Ele destaca, no voto, que entre as atividades exercidas pela empresa está a fabricação de açúcar e álcool, que no seu processo produtivo elimina um resíduo conhecido como vinhaça. Esse resíduo, se não tiver um tratamento adequado e for descartado em rios ou diretamente no solo, acrescenta, provoca sérios danos ambientais, como morte de peixes por falta de oxigênio, “o que afeta direta e imediatamente toda a população ribeirinha, provocando dano de valor social e ambiental incalculável”.

A divergência foi aberta pelo conselheiro Guilherme Adolfo dos Santos Mendes, também representante da Fazenda. Ele destaca, no voto, que, desde 2017, tem o entendimento de que a lei só impede a dedução de multas tributárias, mais especificamente daquelas que tratam do descumprimento de obrigação principal – ou seja, aplicadas em autos de infração.

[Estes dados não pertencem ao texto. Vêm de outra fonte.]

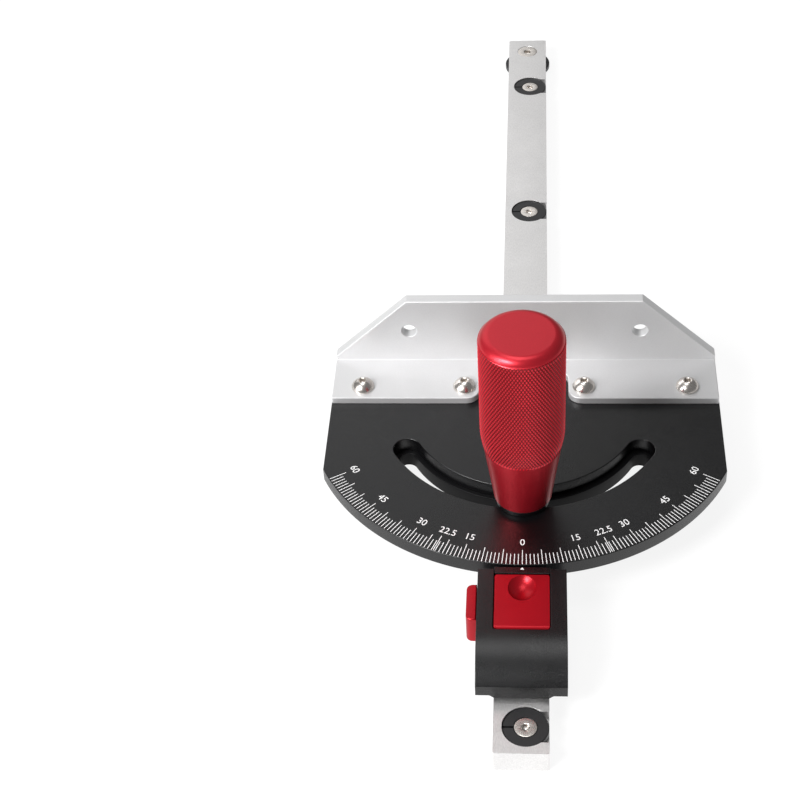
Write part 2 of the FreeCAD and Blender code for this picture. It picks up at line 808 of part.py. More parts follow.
def make_block():
    """The block on the bar that carries the pointer, the stop lever and the lock slide."""
    body = new_body("pointer_block")
    sketch = sketch_on(body, "block_side", "YZ_Plane")
    outline(sketch, [
        ("blockFar", "barThick"),
        ("blockNear", "barThick"),
        ("blockNear", "blockBrow", "blockCurveRadius"),
        ("blockCurveStart", "blockTop"),
        ("blockFar", "blockTop"),
    ])
    pad(body, "block_pad", sketch, "2 * blockHalf", both_ways=True)
    sketch = sketch_on(body, "block_channel", "XY_Plane", "blockTop + past")
    outline(sketch, [
        ("-channelHalf", "channelNear"),
        ("channelHalf", "channelNear"),
        ("channelHalf", "blockFar + past"),
        ("-channelHalf", "blockFar + past"),
    ])
    pocket(body, "block_channel_cut", sketch, "blockTop + past - channelFloor")
    for side, sign in (("left", "-"), ("right", "")):
        sketch = sketch_on(body, "wing_relief_" + side, "XZ_Plane")
        outline(sketch, [
            (f"{sign}barWidth / 2", "barThick - past"),
            (f"{sign}(blockHalf + past)", "barThick - past"),
            (f"{sign}(blockHalf + past)", "blockWingBottom"),
            (f"{sign}(channelHalf + wingSlope)", "blockWingBottom"),
            (f"{sign}barWidth / 2", "barThick"),
        ])
        pocket(body, "wing_relief_cut_" + side, sketch, "barLength", both_ways=True)
    outer_edges = edges_where(
        body.Shape,
        lambda edge, middle: abs(abs(middle.x) - SIZES["blockHalf"]) < 0.01
        and middle.z > SIZES["blockWingBottom"] + SIZES["past"])
    dress(body, "Chamfer", "block_break", outer_edges, "edgeBreak")
    holes = [
        upright("block_spring_hole", "springRadius + springPlay", 0, "springY",
                "barThick - past", "channelFloor + past"),
        cross_cylinder("block_pin_hole", "leverPinRadius", "-leverPinEnd", "blockHalf + past",
                       "leverPivotY", "leverPivotZ"),
        box("block_window", "-blockHalf - past", "-channelHalf + past",
            "lockNear - windowGap", "lockFar + windowGap",
            "ridgeLevel + rampSlope * lockStepX + lockGap - windowGap", "lockTop + windowGap"),
    ]
    for end in ("Near", "Far"):
        holes.append(upright("block_tap_" + end, "cskShankRadius", 0, "blockScrew" + end,
                             "barThick - past", "barThick + blockTap" + end))
    finish(cut("block_drilled", body, *holes), "pointer_block")


def make_pointer():
    """The insert that bears the pointer mark, on two legs that straddle the lever's arm."""
    node = "pointer_plate"
    plate = box(node + "_box", "-channelHalf", "channelHalf",
                "pointerFar - pointerThick", "pointerFar", "channelFloor", "pointerTop")
    arch = box(node + "_arch", "-archHalf", "archHalf", "pointerFar - pointerThick - past",
               "pointerFar + past", "channelFloor - past", "pointerBottom")
    finish(cut(node + "_cut", plate, arch), node)


def make_lever_pin():
    """The cross pin that the stop lever rocks on."""
    rod = cross_cylinder("lever_pin_rod", "leverPinRadius", "-leverPinEnd", "blockHalf - edgeBreak",
                         "leverPivotY", "leverPivotZ")
    finish(rod, "lever_pin")


def make_spring():
    """The lever's return spring, as a sleeve of the coil's size."""
    sleeve = upright("spring_sleeve", "springRadius", 0, "springY", "springBottom", "springTop")
    bore = upright("spring_bore", "springRadius - springWire", 0, "springY",
                   "springBottom - past", "springTop + past")
    finish(cut("spring_cut", sleeve, bore), "lever_spring")


def make_lever():
    """The red thumb lever: flat near the block's brow, rising past a crease, with a thumb dimple."""
    slab = new_body("stop_lever")
    sketch = sketch_on(slab, "lever_side", "YZ_Plane")
    outline(sketch, [
        ("leverNear", "leverBottom"),
        ("leverFar", "leverBottom"),
        ("leverFar", "leverTop + leverRise"),
        ("leverCrease", "leverTop"),
        ("leverNear", "leverTop"),
    ])
    pad(slab, "lever_pad", sketch, "2 * leverHalf", both_ways=True)
    dimple = document.addObject("Part::Ellipsoid", "stop_lever_dimple")
    bind(dimple, {"Radius1": "dimpleHalfZ", "Radius2": "dimpleHalfX", "Radius3": "dimpleHalfY"})
    place(dimple, 0, "dimpleY", "leverTop + dimpleLift")
    finish(cut("stop_lever_cut", slab, dimple), "stop_lever")


def make_lever_arm():
    """The steel arm under the lever, with the ridge that the lock slide bears on."""
    node = "lever_arm"
    root = box(node + "_root", "-armHalf", "armHalf", "armBodyNear", "armBodyFar",
               "armBottom", "leverBottom")
    reach = box(node + "_reach", "-armHalf", "armHalf", "armBodyFar", "armFar",
                "armBottom", "armTop")
    body = new_body(node + "_ridge")
    sketch = sketch_on(body, "ridge_section", "XZ_Plane", "-ridgeFar")
    outline(sketch, [
        ("-armHalf", "armTop - past"),
        ("armHalf", "armTop - past"),
        ("armHalf", "ridgeLevel + rampSlope * armHalf"),
        ("-armHalf", "ridgeLevel - rampSlope * armHalf"),
    ])
    pad(body, "ridge_pad", sketch, "ridgeFar - ridgeNear")
    pin_bore = cross_cylinder(node + "_bore", "leverPinRadius + runningGap", "-armHalf - past",
                              "armHalf + past", "leverPivotY", "leverPivotZ")
    index_bore = upright(node + "_index", "indexPinRadius", 0, "indexPinY", "armBottom - past",
                         "armTop + past")
    blank = fuse(node + "_blank", root, reach, body)
    finish(cut(node + "_cut", blank, pin_bore, index_bore), node)


def make_index_pin():
    """The steel pin that rises into the index holes."""
    node = "index_pin"
    neck = "indexPinTop - indexPinTaper"
    rod = upright(node + "_rod", "indexPinRadius", 0, "indexPinY", "armBottom", neck)
    tip = cone(node + "_tip", "indexPinRadius", "indexPinRadius - indexPinTaper", 0, "indexPinY",
               neck, "indexPinTop")
    finish(fuse(node + "_fuse", rod, tip), node)


# ---------------------------------------------------------------- lock slide

def make_lock():
    """The slide with an outside button and a ramp that holds the lever's arm down."""
    body = new_body("lock_slide")
    sketch = sketch_on(body, "slide_section", "XZ_Plane", "-lockFar")
    low = "ridgeLevel + rampSlope * lockStepX + lockGap"
    outline(sketch, [
        ("buttonInner", low),
        ("lockStepX", low),
        ("lockInnerEnd", "ridgeLevel + rampSlope * lockInnerEnd + lockGap"),
        ("lockInnerEnd", "lockTop"),
        ("buttonInner", "lockTop"),
    ])
    pad(body, "slide_pad", sketch, "lockFar - lockNear")
    finish(body, "lock_slide")

    knob = new_body("lock_button")
    sketch = sketch_on(knob, "button_face", "YZ_Plane", "buttonOuter")
    outline(sketch, [
        ("buttonNear", "buttonBottom"),
        ("buttonFar", "buttonBottom"),
        ("buttonFar", "buttonTop"),
        ("buttonNear", "buttonTop"),
    ])
    pad(knob, "button_pad", sketch, "buttonInner - buttonOuter")
    height = SIZES["buttonTop"] - SIZES["buttonBottom"]
    upright_edges = edges_where(
        knob.Shape,
        lambda edge, middle: abs(middle.x - SIZES["buttonOuter"]) < 0.01
        and abs(edge.Length - height) < 0.01)
    dress(knob, "Fillet", "button_round", upright_edges, "buttonRound")
    finish(knob, "lock_button")


# ---------------------------------------------------------------- build and write

finish_bar()
for ring_name, ring_y in RING_POSITIONS.items():
    make_ring(ring_name, ring_y)
    csk_screw("expansion_screw_" + ring_name, "ringOffset", ring_y, "barThick - ringSink",
              "ringScrewEnd")
csk_screw("t_slot_screw", "0", "farScrewY", "barThick - farSink", "farScrewEnd", family="far")
make_slot_disc()
make_scale_plate()
make_head_base()
make_bush()
make_bracket()
for screw_name, screw_x in bracket_screw_places():
    make_bracket_screw(screw_name, screw_x)
for screw_name, screw_x, screw_y in base_screw_places():
    csk_screw("base_screw_" + screw_name, screw_x, screw_y, "barThick + headGap",
              "baseTapTop - tapSpare")
make_pivot()
make_clamp()
make_handle()
make_block()
make_pointer()
for screw_end in ("Near", "Far"):
    csk_screw("block_screw_" + screw_end.lower(), "0", "blockScrew" + screw_end, "0",
              f"barThick + blockTap{screw_end} - tapSpare")
make_lever_pin()
make_spring()
make_lever()
make_lever_arm()
make_index_pin()
make_lock()

document.recompute()
for item in document.Objects:
    if "Invalid" in item.State or "Error" in item.State:
        raise RuntimeError(item.Label + " failed: " + str(item.State))
os.makedirs("parts", exist_ok=True)
for item in finished:
    shape = item.Shape
    if shape.isNull() or not shape.isValid():
        raise RuntimeError(item.Label + " has no valid shape")
    shape.exportStep(os.path.join("parts", item.Label + ".step"))
    print(item.Label, len(shape.Solids), round(shape.Volume, 1))
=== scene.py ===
"""Looks of a table-saw mitre gauge, built on its CAD frame.

Every shape is worked out in millimetres, in the frame's own axes, and scaled to metres when its
piece is made. Places come from the boxes of the CAD nodes. The floor, lights and camera are
placed in metres.
"""

import json
import math

import bmesh
import bpy
from mathutils import Matrix, Vector


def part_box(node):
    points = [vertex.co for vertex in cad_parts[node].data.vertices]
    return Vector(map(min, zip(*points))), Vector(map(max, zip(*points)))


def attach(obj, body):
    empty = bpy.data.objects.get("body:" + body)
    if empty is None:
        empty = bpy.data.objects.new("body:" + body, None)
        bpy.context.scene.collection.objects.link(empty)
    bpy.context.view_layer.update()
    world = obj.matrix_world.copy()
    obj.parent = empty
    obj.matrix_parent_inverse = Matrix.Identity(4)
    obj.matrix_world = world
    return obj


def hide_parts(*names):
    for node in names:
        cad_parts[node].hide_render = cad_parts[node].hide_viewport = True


MM = 0.001
CIRCLE_STEPS = 72
FINE_STEPS = 96
HOLE_STEPS = 32
SUNK_STEPS = 48
EDGE_STEPS = 3
# a hexagon's corner radius, for a half width of 1
HEX_CORNER = 2 / math.sqrt(3)
# how far a cutter runs past the faces that it cuts
PAST = 1

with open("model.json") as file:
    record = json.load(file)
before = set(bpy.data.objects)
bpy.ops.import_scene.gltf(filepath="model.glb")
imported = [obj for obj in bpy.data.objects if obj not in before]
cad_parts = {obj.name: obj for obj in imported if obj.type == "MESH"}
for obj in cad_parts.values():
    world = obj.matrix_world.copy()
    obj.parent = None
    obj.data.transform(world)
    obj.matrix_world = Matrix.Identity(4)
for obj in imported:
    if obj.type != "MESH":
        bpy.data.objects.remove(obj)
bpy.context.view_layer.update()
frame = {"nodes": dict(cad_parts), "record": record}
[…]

De acordo com Mendes, as multas pelo descumprimento de deveres tributários diversos da falta de pagamento de tributos podem ser deduzidas por expressa previsão legal, conforme o parágrafo 5º artigo 41 da Lei nº 8.981, de 1995. E no caso das multas de natureza não tributária, acrescenta, “não faz sentido considerar indedutíveis”, por não haver previsão em lei que proíba.

“Podemos dizer com a mais absoluta segurança que é praticamente impossível, em muitos setores econômicos, conseguir guiar um empreendimento sem arcar com multas impostas pela administração pública. O risco faz parte do negócio, e suas consequências também, inclusive aquelas de cunho pecuniário punitivo”, diz ele em seu voto.

Leandro Cabral, do escritório Velloza Advogados, afirma que a decisão altera o posicionamento que predominava na Câmara Superior. Em decisão publicada em 2008, por exemplo, cita, a mesma 1ª Turma impediu a Light Serviços de Eletricidade de descontar da base de cálculo do IRPJ e da CSLL multas aplicadas pela Aneel, que somam R$ 7,8 milhões. A dedução foi realizada em 2007 (processo nº 1401-001.793).

Para o especialista, a nova decisão foi acertada. Se não existe lei para vedar a dedução de multas não tributárias do IRPJ, diz, a medida seria permitida. “Se por lei é expressamente permitida a dedução de multas que não decorrem de falta de pagamento de tributo, mais razão ainda teria para as multas não tributárias.”

Cabral considera que não se pode aceitar o argumento da Fazenda de que a dedução seria quase um incentivo para tomar multa. “Não faz sentido. É como se a empresa trabalhasse para tomar multa. Se ela toma uma multa de R$ 1 milhão, poderia deduzir 34% do Imposto de Renda, que seria R$ 340 mil. Não compensa”, afirma ele, acrescentando que o precedente pode ser usado por outras empresas que deduziram do IRPJ valores de multas. “Essas multas são muito comuns, em decorrência das atividades das empresas.”

Segundo o advogado Maurício Faro, do BMA Advogados, o mais importante da decisão é o reconhecimento do Carf de que o exercício da atividade empresarial implica necessariamente assunção de multas e penalidades. “Isso é inerente ao exercício das atividades empresariais, sobretudo nas entidades reguladas por entes públicos”, diz. ”Não é uma despesa que elas querem ter, mas têm por necessidade.”

Faro afirma que, no caso de receitas, sendo elas lícitas ou ilícitas, serão tributadas. “Na mesma perspectiva, a despesa necessária por conta de um descumprimento de obrigação também tem que ser considerada em nome da neutralidade tributária.”